TASK DESCRIPTION – What is needed is the run of lines from the one containing "-1, parts, cutters, grained)" through the one containing "cad_parts[node].hide_render = cad_parts[node].hide_viewport", echoed exactly, with both ends kept and nothing added.

DATASET EXCERPT –
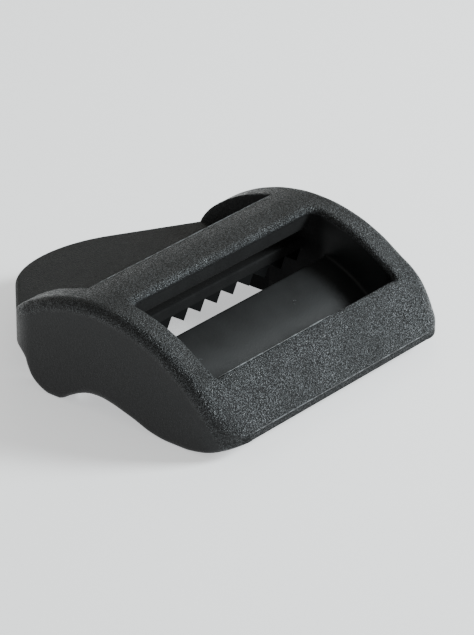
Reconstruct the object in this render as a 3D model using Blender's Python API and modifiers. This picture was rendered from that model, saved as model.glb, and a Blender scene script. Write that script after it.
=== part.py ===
"""One-piece moulded ladder-lock buckle for 25 mm webbing, built member by member.

Metres, +Z up. X runs along the cross bars, -Y is the front (the sewn end) and +Y the lift tab.
The origin is under the middle of the buckle, on the plane that its feet stand on.
All members belong to one moulding: each ends at a flat joint plane, JOINT_GAP from its neighbour.
"""

import math

import bmesh
import bpy
from mathutils import Matrix, Vector

MM = 0.001

# Driving dimensions, in millimetres
WIDTH = 33.0
LENGTH = 38.1
WEBBING_SLOT = 26.6
JOINT_GAP = 0.3

# The top surface and the guide ramp are arcs about one line, seen from the side
ARCH_Y, ARCH_Z = -2.8, -6.6
ARCH_RADIUS = 17.75
RAMP_RADIUS = 13.4
RAMP_THICKNESS = 1.9

WINDOW_FRONT = (-14.9, 6.72)
LIP_TOP = (-19.05, 2.35)
LIP_BOTTOM = (-18.85, 1.5)
PLATE_THICKNESS = 2.0

TOP_BAR_FRONT, TOP_BAR_REAR = -4.3, 0.9
TOP_BAR_THICKNESS = 2.2

TOOTH_COUNT = 11
TOOTH_PITCH = 2.4
TOOTH_HEIGHT = 0.73
TOOTH_FLAT = 0.04
TOOTH_BACK = -1.95
TOOTH_LEAN = math.radians(30)
VALLEY_EDGE = (-3.05, 6.22)

TAB_JOINT = 0.9
TAB_TOP_AT_JOINT = 6.75
TAB_SLOPE = -0.17
TAB_THICKNESS = 2.0
TAB_TIP_RADIUS = 9.9
TAB_FLANK_ANGLE = math.radians(43.5)

FRONT_CORNER_RADIUS = 3.8
REAR_CORNER_RADIUS = 4.0
CHEEK_FILLET = 1.1

# Half the length of the level stretch at a side outline point that touches the ground
GROUND_HANDLE = 0.5

HALF_SLOT = WEBBING_SLOT / 2
HALF_BAR = HALF_SLOT - JOINT_GAP
TIP_Y = LENGTH / 2

# Local X, Y and Z of a side outline become world Y, Z and X
SIDE_ON = Matrix(((0, 0, 1, 0), (1, 0, 0, 0), (0, 1, 0, 0), (0, 0, 0, 1)))


def clear_scene():
    for obj in list(bpy.data.objects):
        bpy.data.objects.remove(obj)


def collection(name):
    made = bpy.data.collections.new(name)
    bpy.context.scene.collection.children.link(made)
    return made


def plastic(name, colour, roughness):
    material = bpy.data.materials.new(name)
    material.use_nodes = True
    shader = material.node_tree.nodes["Principled BSDF"]
    shader.inputs["Base Color"].default_value = (*colour, 1.0)
    shader.inputs["Roughness"].default_value = roughness
    shader.inputs["Metallic"].default_value = 0.0
    return material


def arch(y, radius=ARCH_RADIUS):
    """The point at y on an arc about the arch line."""
    return (y, ARCH_Z + math.sqrt(radius**2 - (y - ARCH_Y) ** 2))


def arc(centre, radius, start, end, steps):
    """Points on an arc in the order from angle start to angle end, in radians."""
    turns = [start + (end - start) * i / steps for i in range(steps + 1)]
    return [(centre[0] + radius * math.cos(a), centre[1] + radius * math.sin(a)) for a in turns]


def tab_top(y):
    return TAB_TOP_AT_JOINT + TAB_SLOPE * (y - TAB_JOINT)


def outline_object(name, outline, thickness, smooth, resolution):
    """A closed outline in local XY as a solid of the given thickness about local Z = 0."""
    curve = bpy.data.curves.new(name, "CURVE")
    curve.dimensions = "2D"
    curve.fill_mode = "BOTH"
    curve.extrude = thickness * MM / 2
    curve.resolution_u = resolution
    spline = curve.splines.new("BEZIER" if smooth else "POLY")
    spline.use_cyclic_u = True
    if smooth:
        spline.bezier_points.add(len(outline) - 1)
        for point, (a, b) in zip(spline.bezier_points, outline, strict=True):
            point.co = (a * MM, b * MM, 0)
            on_ground = b == 0
            point.handle_left_type = "FREE" if on_ground else "AUTO"
            point.handle_right_type = "FREE" if on_ground else "AUTO"
            if on_ground:
                point.handle_left = ((a - GROUND_HANDLE) * MM, 0, 0)
                point.handle_right = ((a + GROUND_HANDLE) * MM, 0, 0)
    else:
        spline.points.add(len(outline) - 1)
        for point, (a, b) in zip(spline.points, outline, strict=True):
            point.co = (a * MM, b * MM, 0, 1)
    return bpy.data.objects.new(name, curve)


def solid(name, outline, thickness, placement, smooth=False, resolution=6):
    """The outline's solid as a welded mesh object, with its faces out."""
    source = outline_object(name + "_outline", outline, thickness, smooth, resolution)
    bpy.context.scene.collection.objects.link(source)
    source.matrix_world = placement
    bpy.context.view_layer.update()
    evaluated = source.evaluated_get(bpy.context.evaluated_depsgraph_get())
    mesh = bpy.data.meshes.new_from_object(evaluated)
    mesh.transform(placement)
    bpy.data.objects.remove(source)
    shape = bmesh.new()
    shape.from_mesh(mesh)
    bmesh.ops.remove_doubles(shape, verts=shape.verts, dist=1e-6)
    bmesh.ops.dissolve_limit(shape, angle_limit=math.radians(0.5), verts=shape.verts, edges=shape.edges)
    bmesh.ops.recalc_face_normals(shape, faces=shape.faces)
    shape.to_mesh(mesh)
    shape.free()
    mesh.name = name
    return bpy.data.objects.new(name, mesh)


def side_solid(name, outline, x_low, x_high, smooth=False, resolution=6):
    """An outline in world Y and Z, filled from x_low to x_high."""
    middle = Matrix.Translation(Vector((x_low + x_high, 0, 0)) * MM / 2)
    return solid(name, outline, x_high - x_low, middle @ SIDE_ON, smooth, resolution)


def finish(obj, target, material):
    obj.data.materials.clear()
    obj.data.materials.append(material)
    target.objects.link(obj)
    return obj


def cutter(obj, target):
    obj.hide_render = True
    obj.display_type = "WIRE"
    target.objects.link(obj)
    return obj


def boolean(obj, other, operation):
    step = obj.modifiers.new(operation.lower(), "BOOLEAN")
    step.object = other
    step.operation = operation


def bevel(obj, width, segments, angle):
    step = obj.modifiers.new("rounded_edges", "BEVEL")
    step.width = width * MM
    step.segments = segments
    step.limit_method = "ANGLE"
    step.angle_limit = angle
    step.use_clamp_overlap = False
    return step


def mark_outer_rim(obj, x_rim, z_low):
    """Gives full bevel weight to the sharp edges in the plane at x_rim that lie above z_low."""
    shape = bmesh.new()
    shape.from_mesh(obj.data)
    weight = shape.edges.layers.float.new("bevel_weight_edge")
    for edge in shape.edges:
        in_plane = all(abs(v.co.x - x_rim * MM) < 1e-6 for v in edge.verts)
        above = all(v.co.z > z_low * MM for v in edge.verts)
        if in_plane and above and edge.calc_face_angle(0) > 1:
            edge[weight] = 1.0
    shape.to_mesh(obj.data)
    shape.free()


def plan_outline():
    """The buckle seen from above: straight sides, rounded corners and the pointed tab."""
    half = WIDTH / 2
    square = FRONT_CORNER_RADIUS
    right = arc((half - square, LIP_TOP[0] + square), square, -math.pi / 2, 0, 6)
    swing = math.pi / 2 - TAB_FLANK_ANGLE
    tip_centre = (0, TIP_Y - TAB_TIP_RADIUS)
    corner_y = tip_centre[1] + (TAB_TIP_RADIUS - half * math.cos(swing)) / math.sin(swing)
    reach = REAR_CORNER_RADIUS * math.tan(swing / 2)
    rear_centre = (half - REAR_CORNER_RADIUS, corner_y - reach)
    right += arc(rear_centre, REAR_CORNER_RADIUS, 0, swing, 8)
    right += arc(tip_centre, TAB_TIP_RADIUS, swing, math.pi / 2, 8)
    left = [(-x, y) for x, y in reversed(right[:-1])]
    return right + left


def cheek_outline():
    """One cheek from the side: the arch, the sloping front, the belly, the notch and the heel."""
    top = [(10.3, 4.5), (9.6, 5.75), (9.0, 6.55), *(arch(y) for y in (8.0, 5.7, 3.5, 0.0, -3.5, -7.0, -10.5, -13.2))]
    front = [WINDOW_FRONT, (-17.0, 4.55), (-18.5, 2.93), LIP_TOP, LIP_BOTTOM, (-17.4, 0.85)]
    belly = [(-15.4, 0.3), (-13.4, 0.0), (-11.4, 0.0), (-9.4, 0.25), (-6.9, 1.05)]
    notch = [(-4.4, 1.65), (-2.6, 1.8), (-1.0, 1.55), (0.7, 0.75), (1.8, 0.1)]
    heel = [(2.4, 0.0), (3.2, 0.0), (4.9, 0.65), (6.1, 1.9), (7.1, 3.1), (8.6, 3.5), (10.3, 3.9)]
    return top + front + belly + notch + heel


def build_cheek(name, side, parts, cutters, material):
    inner, outer = HALF_SLOT, WIDTH / 2
    low, high = (inner, outer) if side > 0 else (-outer, -inner)
    cheek = side_solid(name, cheek_outline(), low, high, smooth=True, resolution=4)
    mark_outer_rim(cheek, side * outer, WINDOW_FRONT[1] / 2)
    bevel(cheek, CHEEK_FILLET, 4, 0).limit_method = "WEIGHT"
    trim = solid(name + "_plan", plan_outline(), 40.0, Matrix.Identity(4))
    boolean(cheek, cutter(trim, cutters), "INTERSECT")
    return finish(cheek, parts, material)


def build_front_plate(parts, material):
    """The sloping bar that the sewn webbing is looped round, with its lip along the bottom."""
    run = Vector(LIP_TOP) - Vector(WINDOW_FRONT)
    inward = Vector((-run.y, run.x)).normalized() * PLATE_THICKNESS
    inner_top = Vector(WINDOW_FRONT) + inward
    inner_bottom = inner_top + run * 0.93
    outline = [WINDOW_FRONT, LIP_TOP, LIP_BOTTOM, (-18.3, 1.0), (-17.6, 0.8)]
    outline += [tuple(inner_bottom), tuple(inner_top)]
    plate = side_solid("front_plate", outline, -HALF_BAR, HALF_BAR)
    bevel(plate, 0.1, 2, math.radians(40))
    return finish(plate, parts, material)


def build_guide_ramp(parts, material):
    """The smooth curved bar inside the window, which the webbing slides up."""
    centre = (ARCH_Y, ARCH_Z)
    rear_y, front_y = -6.05, -13.3
    rear = math.acos((rear_y - ARCH_Y) / RAMP_RADIUS)
    front = math.acos((front_y - ARCH_Y) / RAMP_RADIUS)
    outline = arc(centre, RAMP_RADIUS, rear, front, 10)
    outline += arc(centre, RAMP_RADIUS - RAMP_THICKNESS, front, rear, 10)
    ramp = side_solid("guide_ramp", outline, -HALF_BAR, HALF_BAR)
    bevel(ramp, 0.15, 2, math.radians(50))
    return finish(ramp, parts, material)


def build_top_bar(parts, material):
    """The keeper bar across the top, flush with the arch."""
    steps = 6
    span = TOP_BAR_REAR - TOP_BAR_FRONT
    top = [arch(TOP_BAR_REAR - span * i / steps) for i in range(steps + 1)]
    under = arch(ARCH_Y)[1] - TOP_BAR_THICKNESS
    outline = top + [(TOP_BAR_FRONT, under), (TOP_BAR_REAR, under)]
    bar = side_solid("top_bar", outline, -HALF_BAR, HALF_BAR)
    bevel(bar, 0.45, 3, math.radians(40))
    return finish(bar, parts, material)


def tooth_gaps():
    """The spaces between the tooth ridges, as one toothed solid that runs along Y."""
    half_pitch = TOOTH_PITCH / 2
    end = TOOTH_COUNT * half_pitch
    deep = 3 * TOOTH_HEIGHT
    outline = [(end, deep), (-end, deep)]
    for i in range(2 * TOOTH_COUNT + 1):
        depth = TOOTH_HEIGHT + TOOTH_FLAT if i % 2 else TOOTH_FLAT
        outline.append((-end + half_pitch * i, depth))
    length = 4.0
    downward = Matrix(((1, 0, 0, 0), (0, 0, 1, 0), (0, -1, 0, 0), (0, 0, 0, 1)))
    centre = Vector((0, TOOTH_BACK + TOOTH_FLAT - length / 2, VALLEY_EDGE[1])) * MM
    return solid("tooth_gaps", outline, length, Matrix.Translation(centre) @ downward)


def build_locking_bar(parts, cutters, material):
    """The bar behind the gap, with a row of tooth ridges along its lower front edge."""
    valley_y, valley_z = VALLEY_EDGE
    tip = (valley_y - TOOTH_HEIGHT * math.tan(TOOTH_LEAN), valley_z - TOOTH_HEIGHT)
    rear = TAB_JOINT - JOINT_GAP
    outline = [(valley_y, tab_top(valley_y)), VALLEY_EDGE, tip, (TOOTH_BACK, tip[1])]
    outline += [(-1.2, 4.95), (rear, tab_top(rear) - TAB_THICKNESS), (rear, tab_top(rear))]
    bar = side_solid("locking_bar", outline, -HALF_BAR, HALF_BAR)
    boolean(bar, cutter(tooth_gaps(), cutters), "DIFFERENCE")
    return finish(bar, parts, material)


def build_lift_tab(parts, cutters, material):
    """The flat tab behind the locking bar, with the plan's rounded point."""
    front, rear = TAB_JOINT, TIP_Y + 1
    top = [(rear, tab_top(rear)), (front, tab_top(front))]
    under = [(front, tab_top(front) - TAB_THICKNESS), (rear, tab_top(rear) - TAB_THICKNESS)]
    tab = side_solid("lift_tab", top + under, -HALF_BAR, HALF_BAR)
    trim = solid("lift_tab_plan", plan_outline(), 40.0, Matrix.Identity(4))
    boolean(tab, cutter(trim, cutters), "INTERSECT")
    bevel(tab, 0.5, 2, math.radians(50))
    return finish(tab, parts, material)


def main():
    clear_scene()
    parts = collection("ladder_lock_buckle")
    cutters = collection("cutters")
    grained = plastic("grained_black", (0.018, 0.019, 0.020), 0.55)
    smooth = plastic("smooth_black", (0.014, 0.015, 0.017), 0.38)
    build_cheek("left_cheek", -1, parts, cutters, grained)
    build_cheek("right_cheek", 1, parts, cutters, grained)
    build_front_plate(parts, grained)
    build_guide_ramp(parts, smooth)
    build_top_bar(parts, grained)
    build_locking_bar(parts, cutters, smooth)
    build_lift_tab(parts, cutters, grained)


main()
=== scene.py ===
"""Ladder-lock buckle: the finished look of one black plastic moulding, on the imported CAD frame.

The moulding is one distance field. Its fillets, blends and flush faces come from rounded
intersections and unions of the members, and a surface net turns the field into a mesh.
Lengths in the builders are millimetres; meshes and node inputs are metres.
"""

import math

import bpy
import numpy as np
from mathutils import Matrix, Vector


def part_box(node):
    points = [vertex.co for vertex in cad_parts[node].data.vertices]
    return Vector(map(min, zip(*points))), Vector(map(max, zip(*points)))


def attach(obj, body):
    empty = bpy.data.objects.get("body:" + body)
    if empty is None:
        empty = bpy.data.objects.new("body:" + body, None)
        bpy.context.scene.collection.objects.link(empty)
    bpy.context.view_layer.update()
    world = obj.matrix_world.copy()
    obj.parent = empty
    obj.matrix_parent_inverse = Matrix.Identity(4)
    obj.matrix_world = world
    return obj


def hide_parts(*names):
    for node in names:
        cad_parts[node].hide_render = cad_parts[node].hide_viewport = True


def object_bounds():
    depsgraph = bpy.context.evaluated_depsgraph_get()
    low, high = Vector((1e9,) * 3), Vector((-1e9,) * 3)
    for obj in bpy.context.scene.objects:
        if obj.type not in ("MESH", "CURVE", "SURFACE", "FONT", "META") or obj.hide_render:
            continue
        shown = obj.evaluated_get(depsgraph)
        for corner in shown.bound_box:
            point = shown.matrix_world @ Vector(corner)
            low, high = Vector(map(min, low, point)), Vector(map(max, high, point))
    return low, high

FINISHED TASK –
    build_cheek("left_cheek", -1, parts, cutters, grained)
    build_cheek("right_cheek", 1, parts, cutters, grained)
    build_front_plate(parts, grained)
    build_guide_ramp(parts, smooth)
    build_top_bar(parts, grained)
    build_locking_bar(parts, cutters, smooth)
    build_lift_tab(parts, cutters, grained)


main()
=== scene.py ===
"""Ladder-lock buckle: the finished look of one black plastic moulding, on the imported CAD frame.

The moulding is one distance field. Its fillets, blends and flush faces come from rounded
intersections and unions of the members, and a surface net turns the field into a mesh.
Lengths in the builders are millimetres; meshes and node inputs are metres.
"""

import math

import bpy
import numpy as np
from mathutils import Matrix, Vector


def part_box(node):
    points = [vertex.co for vertex in cad_parts[node].data.vertices]
    return Vector(map(min, zip(*points))), Vector(map(max, zip(*points)))


def attach(obj, body):
    empty = bpy.data.objects.get("body:" + body)
    if empty is None:
        empty = bpy.data.objects.new("body:" + body, None)
        bpy.context.scene.collection.objects.link(empty)
    bpy.context.view_layer.update()
    world = obj.matrix_world.copy()
    obj.parent = empty
    obj.matrix_parent_inverse = Matrix.Identity(4)
    obj.matrix_world = world
    return obj


def hide_parts(*names):
    for node in names:
        cad_parts[node].hide_render = cad_parts[node].hide_viewport = True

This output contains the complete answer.